> [OBJECTIVE] Return exactly and only these lines: the first of the listing through the one containing "return LEG_WIDTH - 2 * (thickness + GAP)".
====================
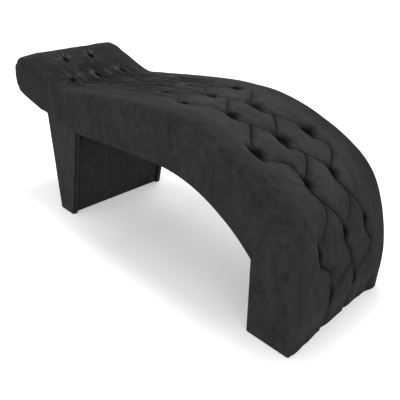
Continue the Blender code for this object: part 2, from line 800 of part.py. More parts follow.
def leg_corners(inset, top_drop, low_height):
    """The leg's outline seen from the side, its walls moved in, its top lowered and its foot raised."""
    seat_slope = SEAT_HEADING.y / SEAT_HEADING.x
    outer = SEAT_FROM_HEAD + inset

    def top_height(distance):
        fall = seat_slope * (distance - SEAT_FROM_HEAD)
        return SEAT_HEIGHT + fall - top_drop * math.hypot(1.0, seat_slope)

    def inner_distance(height):
        low = SEAT_FROM_HEAD + LEG_FOOT_LENGTH + LEG_LEAN * (height - STAND)
        return low - inset * math.hypot(1.0, LEG_LEAN)

    height_at_outer = top_height(0.0)
    meeting = (inner_distance(0.0) + LEG_LEAN * height_at_outer) / (1.0 - LEG_LEAN * seat_slope)
    return [
        Vector((outer, low_height)),
        Vector((inner_distance(low_height), low_height)),
        Vector((meeting, top_height(meeting))),
        Vector((outer, top_height(outer))),
    ]


def make_leg_ends():
    """The two end panels: a board in a cloth cover that is open to the inside and at the top."""
    outline = leg_corners(0.0, GAP, STAND)
    pocket = leg_corners(LEG_COVER_THICKNESS, -OVERRUN, STAND + LEG_COVER_THICKNESS)
    skin = LEG_COVER_THICKNESS + GAP
    board = leg_corners(skin, GAP, STAND + skin)
    thickness = skin + LEG_END_THICKNESS
    depth = GAP + LEG_END_THICKNESS + OVERRUN
    for side, name in ((-1, "near"), (1, "far")):
        y = side * (LEG_WIDTH - thickness) / 2
        cover = extruded("leg_end_cover_" + name, outline, thickness, y)
        y = side * (LEG_WIDTH / 2 - LEG_COVER_THICKNESS - depth / 2)
        cut(cover, as_cutter(extruded("leg_pocket_" + name, pocket, depth, y, cutters)))
        finished(cover, SUEDE)
        y = side * (LEG_WIDTH / 2 - skin - LEG_END_THICKNESS / 2)
        finished(extruded("leg_end_board_" + name, board, LEG_END_THICKNESS, y), PLYWOOD)
    return LEG_WIDTH - 2 * (thickness + GAP)


def make_leg_walls(width):
    """Walls, bottom and top plate between the end panels, in a cover wrapped under the bottom."""
    cover = extruded("leg_wall_cover", leg_corners(LEG_WALL_RECESS, GAP, STAND), width)
    inset = LEG_WALL_RECESS + LEG_COVER_THICKNESS
    hollow = leg_corners(inset, -OVERRUN, STAND + LEG_COVER_THICKNESS)
    cut(cover, as_cutter(extruded("leg_hollow", hollow, width + 2 * OVERRUN, home=cutters)))
    finished(cover, SUEDE)
    inset += GAP
    low = STAND + LEG_COVER_THICKNESS + GAP
    floor = low + LEG_WALL_THICKNESS
    plate_drop = GAP + LEG_PLATE_THICKNESS
    under_seat = leg_corners(inset, GAP, low)
    under_plate = leg_corners(inset, plate_drop, low)
    over_bottom = leg_corners(inset, GAP, floor)
    plate_outline = [under_plate[3], under_plate[2], under_seat[2], under_seat[3]]
    plate = finished(extruded("leg_top_plate", plate_outline, width), PLYWOOD)
    bottom_outline = [under_seat[0], under_seat[1], over_bottom[1], over_bottom[0]]
    bottom = finished(extruded("leg_bottom_board", bottom_outline, width), PLYWOOD)
    wall = leg_corners(inset, plate_drop + GAP, floor + GAP)
    within = leg_corners(inset + LEG_WALL_THICKNESS, plate_drop + GAP, floor + GAP)
    head_side = [wall[0], within[0], within[3], wall[3]]
    finished(extruded("leg_outer_board", head_side, width), PLYWOOD)
    foot_side = [within[1], wall[1], wall[2], within[2]]
    finished(extruded("leg_inner_board", foot_side, width), PLYWOOD)
    return plate, [cover, bottom], (under_seat[0].x + under_seat[1].x) / 2


def make_bolts(drilled):
    """Four bolts square to the seat, with their heads under the leg's top plate."""
    upward = in_space((-SEAT_HEADING.y, SEAT_HEADING.x)) - in_space((0.0, 0.0))
    reach = BELLY_THICKNESS + GAP + LEG_RAIL_HEIGHT * BOLT_GRIP_SHARE
    washer_top = -(GAP + LEG_PLATE_THICKNESS + GAP)
    washer_under = washer_top - BOLT_WASHER_THICKNESS
    head_under = washer_under - BOLT_HEAD_HEIGHT
    profile = [
        (0.0, reach),
        (BOLT_RADIUS, reach),
        (BOLT_RADIUS, washer_top),
        (BOLT_WASHER_RADIUS, washer_top),
        (BOLT_WASHER_RADIUS, washer_under),
        (BOLT_HEAD_RADIUS, washer_under),
        (BOLT_HEAD_RADIUS, head_under),
        (0.0, head_under),
    ]
    bores = []
    count = 0
    for share in BOLT_SHARES:
        for side in (-1, 1):
            count += 1
            seat = in_space(seat_point(share, 0.0), side * (WIDTH / 2 - BOLT_FROM_SIDE))
            bolt = finished(turned(f"leg_bolt_{count}", profile, BOLT_SIDES), STEEL)
            bolt.location = seat
            bolt.rotation_euler = upward.to_track_quat("Z", "Y").to_euler()
            length = 2 * (LEG_RAIL_HEIGHT + BELLY_THICKNESS + OVERRUN)
            bores.append((seat, upward, length))
    cutter = cylinders("bolt_bores", BOLT_RADIUS + BOLT_CLEARANCE, BOLT_SIDES, bores)
    for board in drilled:
        cut(board, cutter)


def make_glides(base_board, base_span, leg_bottom, leg_middle):
    """Domed glides, each nailed up into the board that stands on it, at the leg through its cover."""
    top = STAND - GAP
    edge = top * GLIDE_EDGE_SHARE
    profile = [
        (0.0, top + NAIL_LENGTH),
        (NAIL_RADIUS, top + NAIL_LENGTH),
        (NAIL_RADIUS, top),
        (GLIDE_RADIUS, top),
        (GLIDE_RADIUS, edge),
        (GLIDE_RADIUS - edge, 0.0),
        (0.0, 0.0),
    ]
    start, end = base_span
    columns = [
        ("foot_glide", [base_board], (start + GLIDE_FROM_EDGE, end - GLIDE_FROM_EDGE)),
        ("leg_glide", leg_bottom, (leg_middle,)),
    ]
    for stem, nailed, distances in columns:
        places = [
            in_space((distance, 0.0), side * (WIDTH / 2 - GLIDE_FROM_SIDE))
            for distance in distances
            for side in (-1, 1)
        ]
        for count, place in enumerate(places, 1):
            glide = finished(turned(f"{stem}_{count}", profile, GLIDE_SIDES), PLASTIC)
            glide.location = place
        up = Vector((0.0, 0.0, 1.0))
        length = 2 * (STAND + NAIL_LENGTH + GAP)
        bores = [(place, up, length) for place in places]
        cutter = cylinders(stem + "_bores", NAIL_RADIUS + NAIL_CLEARANCE, TIE_SIDES, bores)
        for piece in nailed:
            cut(piece, cutter)


def make_bed():
    make_ribs()
    make_head_board()
    base_board, base_span = make_foot_boards()
    belly = make_belly_panel()
    make_cross_rails()
    rails = make_leg_rails()
    deck = bent_sheet("deck_panel", DECK_DEPTH, DECK_THICKNESS, PLYWOOD)
    foam = bent_sheet("foam_slab", FOAM_DEPTH, FOAM_THICKNESS, FOAM)
    make_cover()
    make_ties(foam, deck)
    plate, leg_bottom, leg_middle = make_leg_walls(make_leg_ends())
    make_bolts([plate, belly, *rails])
    make_glides(base_board, base_span, leg_bottom, leg_middle)
    bpy.context.view_layer.update()


make_bed()
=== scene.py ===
# %% [markdown]
# An upholstered treatment bed, dressed for the camera.
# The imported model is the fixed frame: ribs, rails, boards and bolts at their real size. This script makes
# what the eye sees on them: the blind-tufted suede cover, the cloth on the leg and under the arch, the
# staples that hold it, and a finish for every piece. Units are metres and +Z is up.

# %% Load the frame
import json
import math

import bmesh
import bpy
import numpy as np
from mathutils import Matrix, Vector, noise
from mathutils.geometry import delaunay_2d_cdt, interpolate_bezier

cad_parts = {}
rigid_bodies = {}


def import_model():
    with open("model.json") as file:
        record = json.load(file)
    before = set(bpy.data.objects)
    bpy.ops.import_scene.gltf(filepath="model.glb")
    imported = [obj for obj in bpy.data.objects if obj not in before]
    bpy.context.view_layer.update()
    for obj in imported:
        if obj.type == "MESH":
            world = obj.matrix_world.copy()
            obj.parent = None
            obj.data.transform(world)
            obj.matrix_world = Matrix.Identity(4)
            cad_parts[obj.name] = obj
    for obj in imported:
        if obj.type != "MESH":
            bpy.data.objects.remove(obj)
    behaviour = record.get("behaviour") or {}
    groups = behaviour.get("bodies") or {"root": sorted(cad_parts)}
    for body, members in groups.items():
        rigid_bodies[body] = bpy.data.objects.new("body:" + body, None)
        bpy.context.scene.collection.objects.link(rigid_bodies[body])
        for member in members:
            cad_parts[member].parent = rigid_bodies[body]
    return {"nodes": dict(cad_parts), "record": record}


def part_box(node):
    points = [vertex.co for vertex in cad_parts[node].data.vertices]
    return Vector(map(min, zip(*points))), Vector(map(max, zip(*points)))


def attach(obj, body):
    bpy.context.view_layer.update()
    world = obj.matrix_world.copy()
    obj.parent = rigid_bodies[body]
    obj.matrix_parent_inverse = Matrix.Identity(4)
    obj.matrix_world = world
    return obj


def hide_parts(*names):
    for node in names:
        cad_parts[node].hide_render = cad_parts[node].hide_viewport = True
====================
> [EXERCISE SOLUTION]
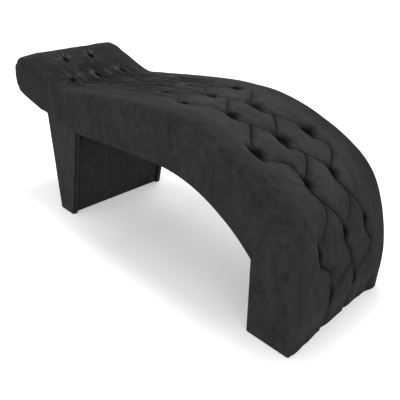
Continue the Blender code for this object: part 2, from line 800 of part.py. More parts follow.
def leg_corners(inset, top_drop, low_height):
    """The leg's outline seen from the side, its walls moved in, its top lowered and its foot raised."""
    seat_slope = SEAT_HEADING.y / SEAT_HEADING.x
    outer = SEAT_FROM_HEAD + inset

    def top_height(distance):
        fall = seat_slope * (distance - SEAT_FROM_HEAD)
        return SEAT_HEIGHT + fall - top_drop * math.hypot(1.0, seat_slope)

    def inner_distance(height):
        low = SEAT_FROM_HEAD + LEG_FOOT_LENGTH + LEG_LEAN * (height - STAND)
        return low - inset * math.hypot(1.0, LEG_LEAN)

    height_at_outer = top_height(0.0)
    meeting = (inner_distance(0.0) + LEG_LEAN * height_at_outer) / (1.0 - LEG_LEAN * seat_slope)
    return [
        Vector((outer, low_height)),
        Vector((inner_distance(low_height), low_height)),
        Vector((meeting, top_height(meeting))),
        Vector((outer, top_height(outer))),
    ]


def make_leg_ends():
    """The two end panels: a board in a cloth cover that is open to the inside and at the top."""
    outline = leg_corners(0.0, GAP, STAND)
    pocket = leg_corners(LEG_COVER_THICKNESS, -OVERRUN, STAND + LEG_COVER_THICKNESS)
    skin = LEG_COVER_THICKNESS + GAP
    board = leg_corners(skin, GAP, STAND + skin)
    thickness = skin + LEG_END_THICKNESS
    depth = GAP + LEG_END_THICKNESS + OVERRUN
    for side, name in ((-1, "near"), (1, "far")):
        y = side * (LEG_WIDTH - thickness) / 2
        cover = extruded("leg_end_cover_" + name, outline, thickness, y)
        y = side * (LEG_WIDTH / 2 - LEG_COVER_THICKNESS - depth / 2)
        cut(cover, as_cutter(extruded("leg_pocket_" + name, pocket, depth, y, cutters)))
        finished(cover, SUEDE)
        y = side * (LEG_WIDTH / 2 - skin - LEG_END_THICKNESS / 2)
        finished(extruded("leg_end_board_" + name, board, LEG_END_THICKNESS, y), PLYWOOD)
    return LEG_WIDTH - 2 * (thickness + GAP)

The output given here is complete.